The procedure has been standardized with a standard small-gauge vitrectomy to perform a core vitrectomy performed under local anesthesia in the operating room. The delivery of the drug is done with a MedOne Microdose injector with a 38-gauge subretinal cannula attached to the vitrectomy machine.
The investigators are injecting 250 mcL subretinally into a healthy retinal tissue. They are targeting an area superior to the superotemporal arcade vessel or outside the arcades.
Dr. Heier explained that, if needed, a second bleb area could be selected. The bleb margin will be away from the fovea by at least 2 disc areas.
When the procedure is complete, an air-fluid exchange is performed and subconjunctival steroids are administered. The patients are not required to maintain a facedown position after surgery. They return for a follow-up evaluation the following day.
No major complications have reported in association with the treatment in the several patients who have undergone the procedure, Dr. Heier reported.
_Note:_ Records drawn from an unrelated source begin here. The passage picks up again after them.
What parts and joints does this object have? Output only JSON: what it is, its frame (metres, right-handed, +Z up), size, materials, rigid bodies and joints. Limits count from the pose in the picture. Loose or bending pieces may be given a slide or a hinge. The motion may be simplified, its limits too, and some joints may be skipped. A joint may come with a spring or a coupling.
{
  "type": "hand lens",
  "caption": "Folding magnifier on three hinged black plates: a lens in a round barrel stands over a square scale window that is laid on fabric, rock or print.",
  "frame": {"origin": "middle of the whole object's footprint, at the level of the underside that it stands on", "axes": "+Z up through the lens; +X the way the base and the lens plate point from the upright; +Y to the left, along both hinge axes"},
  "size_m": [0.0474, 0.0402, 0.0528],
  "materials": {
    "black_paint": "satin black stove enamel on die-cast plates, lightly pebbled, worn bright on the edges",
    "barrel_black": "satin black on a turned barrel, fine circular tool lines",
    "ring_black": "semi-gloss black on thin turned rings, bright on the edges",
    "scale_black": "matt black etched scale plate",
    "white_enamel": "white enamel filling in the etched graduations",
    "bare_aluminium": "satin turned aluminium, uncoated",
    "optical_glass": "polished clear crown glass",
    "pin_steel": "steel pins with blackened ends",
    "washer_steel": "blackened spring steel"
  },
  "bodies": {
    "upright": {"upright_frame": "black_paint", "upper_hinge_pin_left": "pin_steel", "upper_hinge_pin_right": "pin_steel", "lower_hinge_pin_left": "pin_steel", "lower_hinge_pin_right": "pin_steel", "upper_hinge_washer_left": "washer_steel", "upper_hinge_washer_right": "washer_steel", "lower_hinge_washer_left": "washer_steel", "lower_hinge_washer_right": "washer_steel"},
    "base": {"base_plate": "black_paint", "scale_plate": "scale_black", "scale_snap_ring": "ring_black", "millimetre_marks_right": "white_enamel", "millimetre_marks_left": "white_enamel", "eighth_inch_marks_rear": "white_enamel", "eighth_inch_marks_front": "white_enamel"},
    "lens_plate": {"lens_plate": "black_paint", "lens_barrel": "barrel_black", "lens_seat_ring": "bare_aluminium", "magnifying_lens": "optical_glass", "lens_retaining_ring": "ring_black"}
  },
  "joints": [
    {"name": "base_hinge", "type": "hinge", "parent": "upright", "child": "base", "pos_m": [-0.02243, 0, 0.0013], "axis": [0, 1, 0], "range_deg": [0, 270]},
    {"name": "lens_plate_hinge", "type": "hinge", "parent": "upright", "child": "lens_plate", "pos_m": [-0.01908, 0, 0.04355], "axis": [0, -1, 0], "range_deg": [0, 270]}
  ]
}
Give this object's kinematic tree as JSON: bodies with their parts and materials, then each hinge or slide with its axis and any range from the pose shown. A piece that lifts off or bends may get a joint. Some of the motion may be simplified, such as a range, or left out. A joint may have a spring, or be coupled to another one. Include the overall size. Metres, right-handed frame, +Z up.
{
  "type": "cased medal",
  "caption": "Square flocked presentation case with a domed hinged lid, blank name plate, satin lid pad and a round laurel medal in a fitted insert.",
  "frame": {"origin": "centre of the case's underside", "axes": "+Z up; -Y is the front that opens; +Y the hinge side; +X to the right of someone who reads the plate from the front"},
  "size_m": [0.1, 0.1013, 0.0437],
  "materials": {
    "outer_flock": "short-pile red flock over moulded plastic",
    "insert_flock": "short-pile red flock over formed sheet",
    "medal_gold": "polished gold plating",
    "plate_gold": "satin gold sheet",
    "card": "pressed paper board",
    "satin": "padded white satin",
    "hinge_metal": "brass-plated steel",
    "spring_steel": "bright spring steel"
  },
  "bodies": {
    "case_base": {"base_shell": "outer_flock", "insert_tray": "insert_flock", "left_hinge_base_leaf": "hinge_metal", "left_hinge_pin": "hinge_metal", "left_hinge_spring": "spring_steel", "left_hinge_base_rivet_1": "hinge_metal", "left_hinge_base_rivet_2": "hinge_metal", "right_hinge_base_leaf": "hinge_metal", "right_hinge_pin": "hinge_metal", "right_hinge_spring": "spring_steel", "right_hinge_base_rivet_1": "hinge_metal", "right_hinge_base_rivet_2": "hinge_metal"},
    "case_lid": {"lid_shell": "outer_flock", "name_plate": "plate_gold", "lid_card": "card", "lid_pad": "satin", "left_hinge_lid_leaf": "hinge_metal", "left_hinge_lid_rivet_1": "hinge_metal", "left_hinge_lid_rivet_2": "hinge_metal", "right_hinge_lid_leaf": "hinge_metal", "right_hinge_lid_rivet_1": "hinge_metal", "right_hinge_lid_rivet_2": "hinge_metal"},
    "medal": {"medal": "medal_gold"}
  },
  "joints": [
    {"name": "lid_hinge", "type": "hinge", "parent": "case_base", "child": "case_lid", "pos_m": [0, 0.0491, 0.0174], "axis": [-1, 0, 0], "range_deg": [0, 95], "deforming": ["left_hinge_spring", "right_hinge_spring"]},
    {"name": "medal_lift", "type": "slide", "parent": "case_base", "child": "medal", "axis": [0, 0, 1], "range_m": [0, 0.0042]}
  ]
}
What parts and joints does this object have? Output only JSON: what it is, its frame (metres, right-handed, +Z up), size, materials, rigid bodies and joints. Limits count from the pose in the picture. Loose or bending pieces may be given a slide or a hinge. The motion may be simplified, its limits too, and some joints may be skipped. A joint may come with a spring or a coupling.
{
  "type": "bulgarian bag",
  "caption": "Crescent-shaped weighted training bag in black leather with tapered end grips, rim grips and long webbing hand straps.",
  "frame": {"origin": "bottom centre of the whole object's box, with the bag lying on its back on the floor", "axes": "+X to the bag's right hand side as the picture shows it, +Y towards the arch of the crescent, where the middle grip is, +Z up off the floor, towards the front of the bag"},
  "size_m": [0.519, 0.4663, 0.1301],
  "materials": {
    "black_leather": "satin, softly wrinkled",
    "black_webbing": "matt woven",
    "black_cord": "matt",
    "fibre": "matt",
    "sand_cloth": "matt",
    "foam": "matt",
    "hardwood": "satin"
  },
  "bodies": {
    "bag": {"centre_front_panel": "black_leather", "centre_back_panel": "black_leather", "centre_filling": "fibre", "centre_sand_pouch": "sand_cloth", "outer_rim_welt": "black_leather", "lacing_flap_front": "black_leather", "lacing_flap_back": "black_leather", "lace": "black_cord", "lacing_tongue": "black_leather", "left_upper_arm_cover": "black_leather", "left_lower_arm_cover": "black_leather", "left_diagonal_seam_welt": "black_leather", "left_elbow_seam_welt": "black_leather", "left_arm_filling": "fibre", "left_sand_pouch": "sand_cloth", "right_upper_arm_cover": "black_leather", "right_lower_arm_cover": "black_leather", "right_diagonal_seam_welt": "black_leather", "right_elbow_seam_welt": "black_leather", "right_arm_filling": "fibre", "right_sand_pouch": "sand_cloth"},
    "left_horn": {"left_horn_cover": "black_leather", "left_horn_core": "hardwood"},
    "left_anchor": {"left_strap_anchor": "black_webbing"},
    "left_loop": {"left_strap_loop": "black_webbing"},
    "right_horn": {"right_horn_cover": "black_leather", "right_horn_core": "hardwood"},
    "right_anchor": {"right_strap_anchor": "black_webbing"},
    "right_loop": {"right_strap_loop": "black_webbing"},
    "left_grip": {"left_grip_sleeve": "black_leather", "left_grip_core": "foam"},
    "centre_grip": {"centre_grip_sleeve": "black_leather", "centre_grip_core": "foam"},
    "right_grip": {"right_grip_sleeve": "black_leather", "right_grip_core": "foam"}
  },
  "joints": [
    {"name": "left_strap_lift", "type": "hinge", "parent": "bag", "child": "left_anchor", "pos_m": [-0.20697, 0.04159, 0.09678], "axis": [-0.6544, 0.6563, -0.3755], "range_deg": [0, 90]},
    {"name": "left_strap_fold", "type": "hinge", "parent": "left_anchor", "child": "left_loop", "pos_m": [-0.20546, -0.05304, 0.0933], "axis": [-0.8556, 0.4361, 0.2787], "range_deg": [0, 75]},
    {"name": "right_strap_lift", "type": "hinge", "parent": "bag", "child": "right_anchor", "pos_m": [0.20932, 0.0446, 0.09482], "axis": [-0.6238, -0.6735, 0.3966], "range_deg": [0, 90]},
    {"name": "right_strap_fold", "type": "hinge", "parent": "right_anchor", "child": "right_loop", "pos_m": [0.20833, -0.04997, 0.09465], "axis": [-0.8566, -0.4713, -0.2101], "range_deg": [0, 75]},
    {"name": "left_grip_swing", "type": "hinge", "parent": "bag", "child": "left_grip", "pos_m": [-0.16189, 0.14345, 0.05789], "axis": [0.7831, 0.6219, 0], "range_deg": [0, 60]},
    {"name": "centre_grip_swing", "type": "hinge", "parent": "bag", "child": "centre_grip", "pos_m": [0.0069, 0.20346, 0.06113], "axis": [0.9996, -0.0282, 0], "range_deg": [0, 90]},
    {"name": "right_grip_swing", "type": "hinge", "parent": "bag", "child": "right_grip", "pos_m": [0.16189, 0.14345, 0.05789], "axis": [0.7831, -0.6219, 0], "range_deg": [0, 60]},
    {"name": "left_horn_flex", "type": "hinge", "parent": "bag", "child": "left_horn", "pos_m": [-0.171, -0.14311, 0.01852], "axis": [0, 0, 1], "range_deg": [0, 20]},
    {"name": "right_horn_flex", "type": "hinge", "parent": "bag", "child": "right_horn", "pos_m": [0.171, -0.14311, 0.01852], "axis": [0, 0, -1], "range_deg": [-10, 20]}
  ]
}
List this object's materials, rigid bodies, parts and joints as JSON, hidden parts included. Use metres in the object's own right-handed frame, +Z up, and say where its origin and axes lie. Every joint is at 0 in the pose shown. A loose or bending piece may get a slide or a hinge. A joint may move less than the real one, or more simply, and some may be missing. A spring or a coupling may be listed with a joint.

“Gene therapy for neovascular AMD offers the potential to alleviate the patients’ treatment burden,” Dr. Heier explained. “Other gene therapy studies for wet AMD conducted to date have indicated problems with protein expression. However, it is our hope that RGX-314 will have higher levels of protein.
“Designing a surgical trial for a medical disease is challenging,” he added. “The standardization and reproducibility of the procedure are the keys to success.”